Wednesday, November 4, 2009

My side kick comment on the great media debate.

We wrapped up the class debate on Media vs. Method - Are you a Clark or a Kozma follower? I found it interesting... Given that the class consists of Instructional Design Ed. Technology majors, it only makes sense that most of us would lean toward the Kozma side of the debate - which is to say that yes, media does influence learning. Ultimately the class saw some logical truths from both sides of the argument and comments came up questioning if the two side could even be defined as a debate in the first place.

But...in the initial stages of the debate, the Clark supporters didn't want to commit. The class was assigned who they would initially side with. Whether or not we actually stood on that side, we were to pretend as if we did and try to argue in favor. The Clark defenders waffled and wishy washed at first. They wrote as if they really didn't want anyone to think they actually believed Clark's purist opinion so they provided disclaimers - i.e. "since I have to take the Clark side, I have to say it this way ... but ..."
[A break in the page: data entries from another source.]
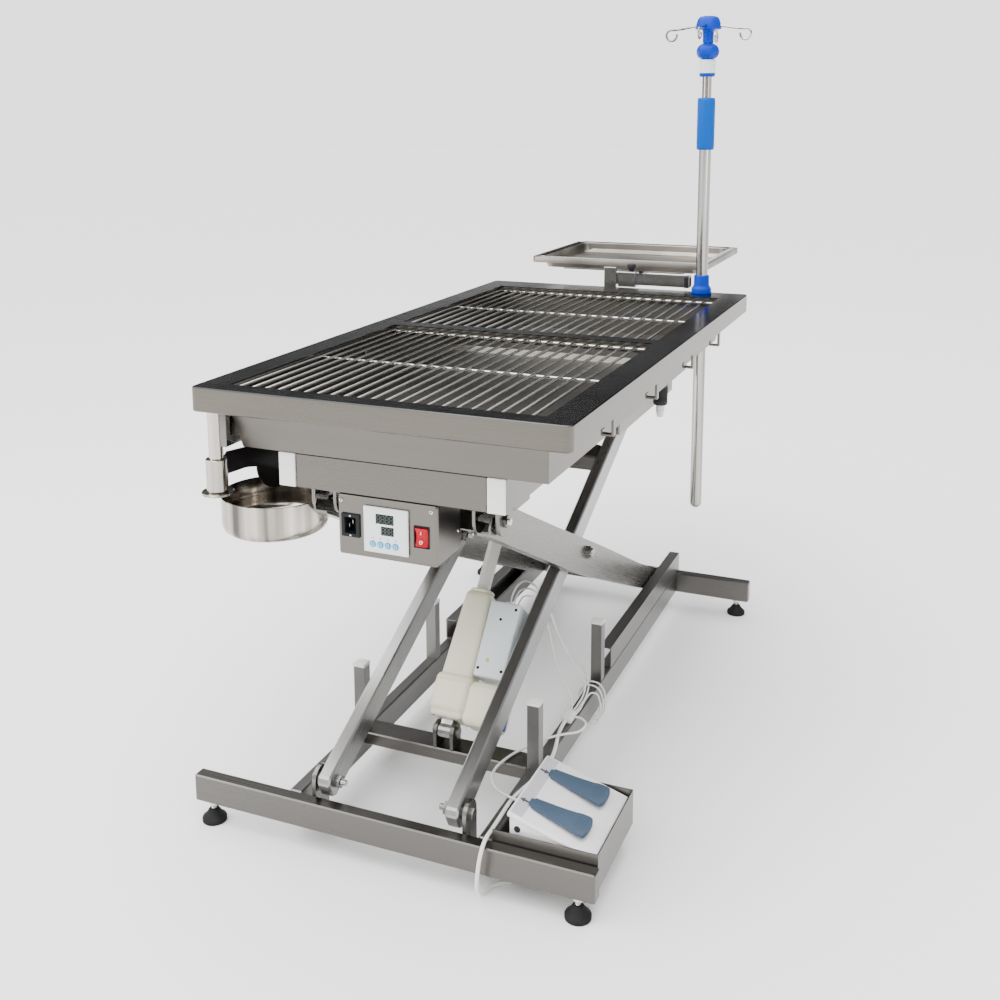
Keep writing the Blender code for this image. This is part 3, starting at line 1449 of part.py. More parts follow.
rod = cylinder(
    "actuator_rod",
    ROD_RADIUS,
    (0.0, *on_actuator(0.160)),
    (0.0, *on_actuator(REACH - 0.010)),
    CREAM,
    pivot=(0.0, *on_actuator(BODY_END)),
    sides=20,
)
join(
    rod,
    cylinder("rod_eye", 0.0145, (-0.0148, head_y, head_z), (0.0148, head_y, head_z), STEEL, sides=20),
)
actuator_block("control_unit", 0.092, 0.222, -0.046, 0.028, 0.0305, 0.086, PALE_BLUE, 0.004)

# Foot switch in its tray beside the right rail.
SWITCH_TRAY = {"x": (RAIL_X[1] + GAP, 0.3330), "y": (NEAR_BEAM_Y[1] + GAP, 0.2085)}
footswitch_tray = block(
    "footswitch_tray",
    (SWITCH_TRAY["x"][0], SWITCH_TRAY["y"][0], BASE_BOTTOM + 0.0060),
    (SWITCH_TRAY["x"][1], SWITCH_TRAY["y"][1], 0.0965),
    STEEL,
)
cut(
    footswitch_tray,
    block(
        "tray_hollow",
        (SWITCH_TRAY["x"][0] + 0.0015, SWITCH_TRAY["y"][0] + 0.0015, BASE_BOTTOM + 0.0075),
        (SWITCH_TRAY["x"][1] - 0.0015, SWITCH_TRAY["y"][1] - 0.0015, 0.110),
        STEEL,
    ),
    block(
        "tray_low_side",
        (SWITCH_TRAY["x"][0] - 0.01, SWITCH_TRAY["y"][0] + 0.0015, BASE_TOP),
        (SWITCH_TRAY["x"][0] + 0.0077, 0.220, 0.110),
        STEEL,
    ),
)
SWITCH_HIGH, SWITCH_LOW = (0.194, 0.127), (0.3270, 0.086)
SLOPE = (SWITCH_LOW[1] - SWITCH_HIGH[1]) / (SWITCH_LOW[0] - SWITCH_HIGH[0])


def switch_top(x):
    return SWITCH_HIGH[1] + SLOPE * (x - SWITCH_HIGH[0])


SWITCH_FLOOR = BASE_BOTTOM + 0.0078
body_outline = [(SWITCH_HIGH[0], SWITCH_FLOOR), (SWITCH_LOW[0], SWITCH_FLOOR), SWITCH_LOW, SWITCH_HIGH]
footswitch = prism("footswitch_body", body_outline, 0.0370, 0.2040, WHITE, axis="Y")
round_edges(footswitch, 0.004, 2)

PEDAL_HINGE_X = 0.2160
PEDAL_OUTLINE = [
    (0.2135, -0.0070),
    (0.2290, -0.0160),
    (0.2600, -0.0210),
    (0.2920, -0.0240),
    (0.3010, -0.0225),
    (0.3060, -0.0160),
    (0.3060, 0.0160),
    (0.3010, 0.0225),
    (0.2920, 0.0240),
    (0.2600, 0.0210),
    (0.2290, 0.0160),
    (0.2135, 0.0070),
]
for side, centre_y in (("near", 0.0780), ("far", 0.1620)):
    outline = [(x, centre_y + y) for x, y in PEDAL_OUTLINE]
    hinge = (PEDAL_HINGE_X, centre_y, switch_top(PEDAL_HINGE_X) + 0.003)
    pedal = prism(f"pedal_{side}", outline, 0.0, 0.005, SLATE, pivot=(0, 0, 0), axis="Z")
    for vertex in pedal.data.vertices:
        lifted = 0.0008 + 0.0062 * (vertex.co.x - 0.2135) / 0.0925
        vertex.co.z += switch_top(vertex.co.x) + lifted
    pedal.data.transform(Matrix.Translation(-Vector(hinge)))
    pedal.location = hinge
    round_edges(pedal, 0.0015, 2)

# Pedal lead: from the clamp on the rail, in a loop over the flat beam, to the foot switch.
clamp_mid_y = sum(CABLE_CLAMP_Y) / 2
PEDAL_ROUTE = [
    (0.1710, clamp_mid_y, 0.0870),
    (0.1850, clamp_mid_y - 0.001, 0.0870),
    (0.1980, 0.3850, 0.0860),
    (0.1960, 0.3520, 0.0890),
    (0.1740, 0.3310, 0.0900),
    (0.1460, 0.3050, 0.0870),
    (0.1180, 0.2600, 0.0830),
    (0.1070, 0.2120, 0.0840),
    (0.1130, 0.1720, 0.0870),
    (0.1340, 0.1400, 0.0900),
    (0.1590, 0.1280, 0.0900),
    (0.1780, 0.1220, 0.0910),
    (0.1937, 0.1200, 0.0910),
]
pedal_points = smooth_route(PEDAL_ROUTE, 0.012)
pedal_points[0].x = 0.1708
wire("pedal_cord", pedal_points, PEDAL_LEAD_DIAMETER / 2, WHITE, resolution=2)

# Mains lead: along the rail, over the near beam, under it and into a coil with its plug.
MAINS_ROUTE = [
    (0.1610, CABLE_CLAMP_Y[0] - GAP, 0.0850),
    (0.1610, 0.3700, 0.0845),
    (0.1640, 0.3400, 0.0825),
    (0.1720, 0.3050, 0.0825),
    (0.1780, 0.2700, 0.0825),
    (0.1785, 0.2350, 0.0825),
    (0.1740, 0.2000, 0.0825),
    (0.1670, 0.1650, 0.0825),
    (0.1620, 0.1300, 0.0825),
    (0.1630, 0.0840, 0.0825),
    (0.1640, 0.0500, 0.0830),
    (0.1660, 0.0250, 0.0860),
    (0.1680, 0.0060, 0.0830),
    (0.1690, -0.0080, 0.0710),
    (0.1680, -0.0120, 0.0540),
    (0.1660, -0.0110, 0.0350),
    (0.1650, -0.0050, 0.0180),
    (0.1650, 0.0080, 0.0065),
    (0.1660, 0.0240, 0.0034),
    (0.1740, 0.0400, 0.0034),
    (0.1880, 0.0500, 0.0034),
    (0.2030, 0.0610, 0.0034),
    (0.2130, 0.0740, 0.0034),
    (0.2196, 0.0905, 0.0034),
]
COIL_X, COIL_Y = 0.262, 0.105
COIL_MEAN_RADIUS = 0.033
COIL_HALF_WIDTH = 0.0092
COIL_HEIGHT = 0.0186
mains_points = smooth_route(MAINS_ROUTE, 0.015)
wire("mains_cord", mains_points, MAINS_DIAMETER / 2, WHITE, resolution=2)
turned(
    "mains_coil",
    [
        (COIL_MEAN_RADIUS + COIL_HALF_WIDTH - 0.003, COIL_HEIGHT),
        (COIL_MEAN_RADIUS + COIL_HALF_WIDTH, COIL_HEIGHT - 0.003),
        (COIL_MEAN_RADIUS + COIL_HALF_WIDTH, 0.0033),
        (COIL_MEAN_RADIUS + COIL_HALF_WIDTH - 0.003, 0.0003),
        (COIL_MEAN_RADIUS - COIL_HALF_WIDTH + 0.003, 0.0003),
        (COIL_MEAN_RADIUS - COIL_HALF_WIDTH, 0.0033),
        (COIL_MEAN_RADIUS - COIL_HALF_WIDTH, COIL_HEIGHT - 0.003),
        (COIL_MEAN_RADIUS - COIL_HALF_WIDTH + 0.003, COIL_HEIGHT),
    ],
    (COIL_X, COIL_Y),
    WHITE,
    steps=24,
    closed=True,
)
PLUG_X = COIL_X - COIL_MEAN_RADIUS - COIL_HALF_WIDTH + MAINS_DIAMETER / 2
PLUG_Z = 0.0135
RELIEF_Y = COIL_Y + 0.0237
PLUG_Y = (RELIEF_Y + 0.0253, RELIEF_Y + 0.0558)
plug = cylinder(
    "mains_plug",
    0.0125,
    (PLUG_X, PLUG_Y[0], PLUG_Z),
    (PLUG_X, PLUG_Y[1], PLUG_Z),
    WHITE,
    sides=20,
    end_radius=0.013,
)
relief = cylinder(
    "plug_relief",
    0.0040,
    (PLUG_X, RELIEF_Y, PLUG_Z),
    (PLUG_X, PLUG_Y[0] + 0.001, PLUG_Z),
    WHITE,
    sides=12,
    end_radius=0.007,
)
join(plug, relief)
for s in (-1, 1):
    pin_x = PLUG_X + s * 0.0065
    pin = cylinder(
        f"plug_pin_{s}",
        0.0024,
        (pin_x, PLUG_Y[1] - 0.0005, PLUG_Z),
        (pin_x, PLUG_Y[1] + 0.0190, PLUG_Z),
        BRIGHT_STEEL,
        sides=10,
    )
    join(plug, pin)

# Put the origin on the floor at the middle of the footprint.
for group in (PARTS, TOOLS):
    for ob in group.objects:
        ob.location.y -= FOOTPRINT_MIDDLE_Y
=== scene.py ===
import math

import bmesh
import bpy
from mathutils import Matrix, Vector


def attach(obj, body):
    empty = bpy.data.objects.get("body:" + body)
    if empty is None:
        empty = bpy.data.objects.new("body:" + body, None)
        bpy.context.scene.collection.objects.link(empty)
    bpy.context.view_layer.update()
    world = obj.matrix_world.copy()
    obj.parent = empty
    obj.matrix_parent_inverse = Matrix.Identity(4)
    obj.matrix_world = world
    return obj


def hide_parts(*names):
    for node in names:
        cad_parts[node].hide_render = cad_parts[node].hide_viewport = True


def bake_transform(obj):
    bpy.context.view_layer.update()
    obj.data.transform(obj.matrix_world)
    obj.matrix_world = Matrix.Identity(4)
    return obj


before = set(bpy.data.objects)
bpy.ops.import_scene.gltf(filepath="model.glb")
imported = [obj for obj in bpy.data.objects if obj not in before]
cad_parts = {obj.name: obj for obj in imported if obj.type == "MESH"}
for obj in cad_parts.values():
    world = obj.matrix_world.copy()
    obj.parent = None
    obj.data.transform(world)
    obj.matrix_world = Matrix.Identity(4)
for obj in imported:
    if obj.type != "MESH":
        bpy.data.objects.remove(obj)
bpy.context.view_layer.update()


# The studio: a pale floor that runs out of sight, a soft light overhead and one on each
# side, and surroundings that are white low down and grey above, as in a photo studio.
# The camera stands at the near right of the table, a little above it.
class Flow:
    """One socket of a material. Plain arithmetic on it adds the Math nodes that it needs."""

    def __init__(self, tree, socket=None):
        self.tree = tree
        self.socket = socket

    def node(self, kind, settings=None, sockets=None, result=0):
        made = self.tree.nodes.new(kind)
        for name, value in (settings or {}).items():
            if name == "stops":
                stops = made.color_ramp.elements
                while len(stops) < len(value):
                    stops.new(1.0)
                for stop, (place, shade) in zip(stops, value):
                    stop.position = place
                    stop.color = (*shade, 1.0)
            else:
                setattr(made, name, value)
        for name, value in (sockets or {}).items():
            if isinstance(value, Flow):
                self.tree.links.new(value.socket, made.inputs[name])
            else:
                made.inputs[name].default_value = value
        return Flow(self.tree, made.outputs[result] if made.outputs else None)

    def math(self, operation, first, second=0.0):
        return self.node("ShaderNodeMath", {"operation": operation}, {0: first, 1: second})

    def __add__(self, other):
        return self.math("ADD", self, other)

    __radd__ = __add__

    def __sub__(self, other):
        return self.math("SUBTRACT", self, other)

    def __rsub__(self, other):
        return self.math("SUBTRACT", other, self)

    def __mul__(self, other):
        return self.math("MULTIPLY", self, other)

    __rmul__ = __mul__

    def __gt__(self, other):
        return self.math("GREATER_THAN", self, other)


def soft_light(name, place, aim, width, height, power, shade):
    lamp = bpy.data.lights.new(name, "AREA")
    lamp.shape = "RECTANGLE"
    lamp.size = width
    lamp.size_y = height
    lamp.energy = power
    lamp.color = shade
    stand = bpy.data.objects.new(name, lamp)
    stand.location = place
    stand.rotation_euler = (Vector(aim) - Vector(place)).to_track_quat("-Z", "Y").to_euler()
    bpy.context.scene.collection.objects.link(stand)


soft_light("overhead_light", (-0.4, -0.5, 3.4), (0, 0, 0.5), 2.6, 2.6, 70, (1.0, 0.99, 0.97))
soft_light("left_light", (-2.6, -2.6, 1.7), (0, -0.2, 0.5), 1.6, 1.8, 40, (1.0, 0.98, 0.95))
soft_light("right_light", (2.9, -1.3, 1.3), (0, 0, 0.4), 1.2, 1.6, 18, (0.96, 0.98, 1.0))
sky_light = bpy.data.lights.new("even_light", "SUN")
sky_light.energy = 6.4
sky_light.angle = 1.9
sky = bpy.data.objects.new("even_light", sky_light)
sky.rotation_euler = (0.25, -0.2, 0.0)
bpy.context.scene.collection.objects.link(sky)

surroundings = bpy.data.worlds.new("studio_walls")
bpy.context.scene.world = surroundings
surroundings.use_nodes = True
surroundings.node_tree.nodes.clear()
walls = Flow(surroundings.node_tree)
facing = walls.node("ShaderNodeTexCoord", result="Generated")
height = walls.node("ShaderNodeSeparateXYZ", {}, {0: facing}, "Z")
depth = walls.node("ShaderNodeSeparateXYZ", {}, {0: facing}, "Y")
low_wall = walls.node(
    "ShaderNodeValToRGB",
    {"stops": [(0.0, (2.2, 2.2, 2.2)), (0.092, (2.2, 2.2, 2.2)), (0.118, (0.06, 0.06, 0.065)),
               (0.45, (0.12, 0.12, 0.12)), (0.62, (0.90, 0.90, 0.92)), (0.8, (1.3, 1.3, 1.3))]},
    {0: height},
    "Color",
)
behind = walls.node(
    "ShaderNodeValToRGB",
    {"stops": [(0.0, (0.50, 0.48, 0.45)), (0.20, (0.30, 0.28, 0.26)), (0.5, (0.42, 0.42, 0.42)),
               (0.9, (0.75, 0.75, 0.75))]},
    {0: height},
    "Color",
)
seen = walls.node(
    "ShaderNodeMix",
    {"data_type": "RGBA", "blend_type": "MIX"},
    {0: walls.node("ShaderNodeMapRange", {"interpolation_type": "SMOOTHSTEP"}, {0: depth, 1: -0.25, 2: 0.25}), 6: behind, 7: low_wall},
    2,
)
light_from_walls = walls.node("ShaderNodeBackground", {}, {"Color": seen, "Strength": 1.0})
walls.node("ShaderNodeOutputWorld", {}, {"Surface": light_from_walls})

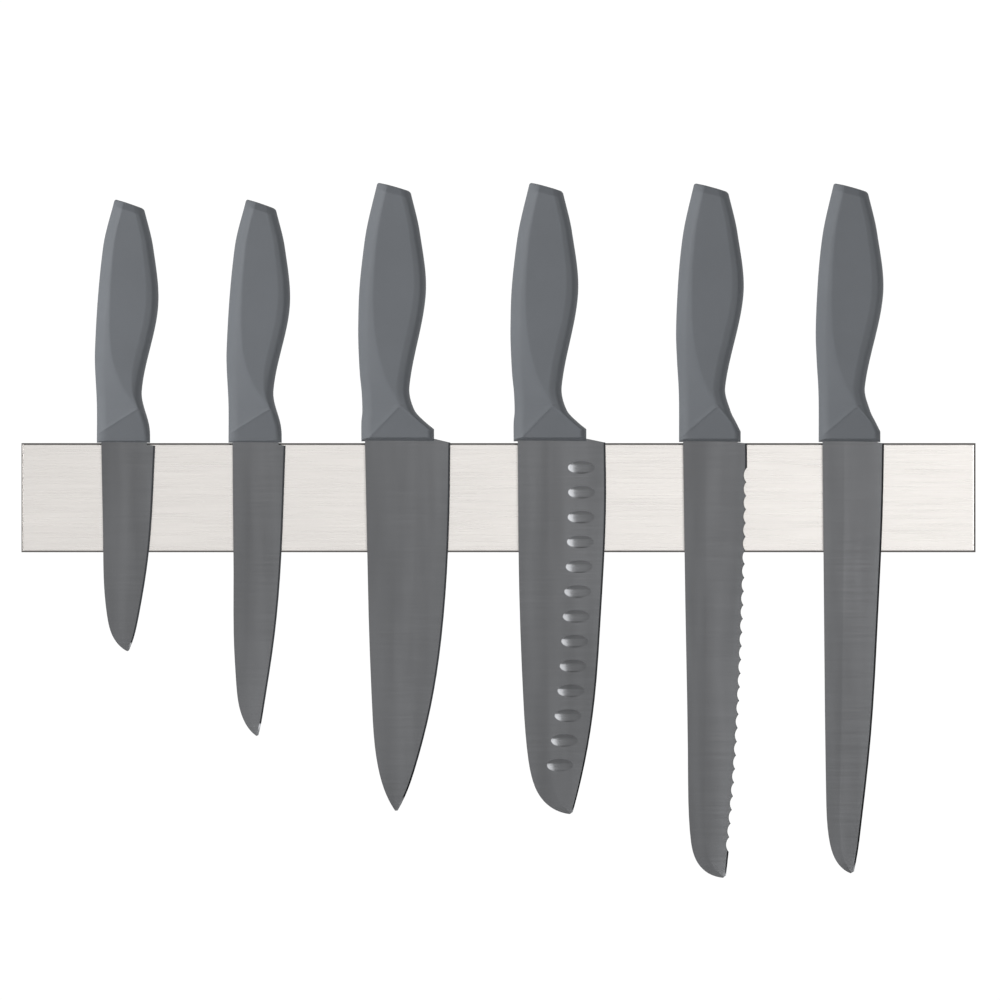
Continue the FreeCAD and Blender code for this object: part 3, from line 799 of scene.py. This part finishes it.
@dataclass
class Stage:
    """Floor, sky, lights and camera."""

    floor_drop: float = 0.15  # floor below the lowest tip, in metres
    floor_size: float = 2.6
    camera_distance: float = 4.0
    view_width: float = 0.4715  # width of the picture at the bar's face
    view_centre: tuple[float, float] = (0.0007, -0.0011)
    front_glow: float = 0.36
    back_glow: float = 0.85
    glow_turn: tuple[float, float] = (-0.2, 0.4)  # how far to the back a direction looks as its glow changes
    seen_white: float = 1.03
    clip_end: float = 100.0
    panels: tuple[Panel, ...] = (
        Panel("left_softbox", (-2.15, -1.2, 0.75), (1.4, 1.4), 7.5),
        Panel("front_panel", (5.75, -39.5, 0.0), (28.5, 40.0), 0.66, True),
        Panel("right_panel", (13.8, -37.9, 3.0), (9.0, 30.0), 4.6, True),
    )

    def floor(self) -> None:
        """A plain pale floor, which isn't part of the object."""
        low, _ = CAD_BOX
        half = self.floor_size / 2
        mesh = bpy.data.meshes.new("studio_floor")
        z = low[2] - self.floor_drop
        corners = [(-half, -half, z), (half, -half, z), (half, half, z), (-half, half, z)]
        mesh.from_pydata(corners, [], [(0, 1, 2, 3)])
        floor = bpy.data.objects.new("studio_floor", mesh)
        bpy.context.scene.collection.objects.link(floor)
        mesh.materials.append(FLOOR_PAINT.material())

    def sky(self) -> None:
        """A white surround, which lights the front dimly and the back more."""
        world = bpy.data.worlds.new("studio_surround")
        world.use_nodes = True
        tree = world.node_tree
        tree.nodes.clear()
        place = add_node(tree, "ShaderNodeTexCoord").outputs["Generated"]
        depth = add_node(tree, "ShaderNodeSeparateXYZ", Vector=place).outputs["Y"]
        start, end = self.glow_turn
        turn = {"From_Min": start, "From_Max": end, "To_Min": self.front_glow, "To_Max": self.back_glow}
        glow = add_node(tree, "ShaderNodeMapRange", Value=depth, **turn).outputs[0]
        white = linear("ffffff")
        seen = add_node(tree, "ShaderNodeBackground", Color=white, Strength=self.seen_white)
        lit = add_node(tree, "ShaderNodeBackground", Color=white, Strength=glow)
        ray = add_node(tree, "ShaderNodeLightPath").outputs["Is Camera Ray"]
        mixed = add_node(tree, "ShaderNodeMixShader", i_0=ray, i_1=lit.outputs[0], i_2=seen.outputs[0])
        add_node(tree, "ShaderNodeOutputWorld", Surface=mixed.outputs[0])
        bpy.context.scene.world = world

    def panel(self, lamp: Panel) -> None:
        """A soft light panel that faces the bar and isn't seen itself.

        Args:
            lamp: the panel to hang.
        """
        data = bpy.data.lights.new(lamp.name, "AREA")
        data.shape = "RECTANGLE"
        data.size, data.size_y = lamp.size
        data.energy = lamp.radiance * math.pi * lamp.size[0] * lamp.size[1]
        made = bpy.data.objects.new(lamp.name, data)
        made.location = lamp.place
        made.rotation_euler = (-Vector(lamp.place)).to_track_quat("-Z", "Y").to_euler()
        made.visible_camera = False
        made.visible_diffuse = not lamp.gloss_only
        bpy.context.scene.collection.objects.link(made)

    def camera(self) -> None:
        """Square on to the bar, from far enough off that the view is nearly parallel."""
        data = bpy.data.cameras.new("camera")
        data.lens = data.sensor_width * self.camera_distance / self.view_width
        data.clip_end = self.clip_end
        camera = bpy.data.objects.new("camera", data)
        x, z = self.view_centre
        camera.location = (x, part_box("front_cover")[0][1] - self.camera_distance, z)
        camera.rotation_euler = (math.pi / 2, 0.0, 0.0)
        bpy.context.scene.collection.objects.link(camera)
        bpy.context.scene.camera = camera

    def set(self) -> None:
        """Sets the whole stage."""
        self.floor()
        self.sky()
        for lamp in self.panels:
            self.panel(lamp)
        self.camera()
        bpy.context.scene.view_settings.view_transform = "Standard"


def main() -> None:
    """Builds and dresses the rack and its knives, and sets the stage."""
    logging.basicConfig(level=logging.INFO, format="%(name)s: %(message)s")
    Bar().dress()
    for knife in KNIVES:
        knife.build()
    Stage().set()


if __name__ == "__main__":
    main()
As more people contributed to the article, greater ideas opened our minds to what each theorist was really saying. The written defenses started to get more fervent regardless of which side the defender was on. So who won the debate? I don't think we ever really decided, which is probably why it still remains the great debate.

1 comment:

  1. I agree that Clark seemed initially to be confusing. In part because the title of his article is so strong, I think it in some ways soured a lot of us to his actual argument. In his response article it sounds much more that "media is interchangable in learning" is his argument, which isn't as hard to grapple with. It did seem though, that by then end of things, a good number of people came to support his view.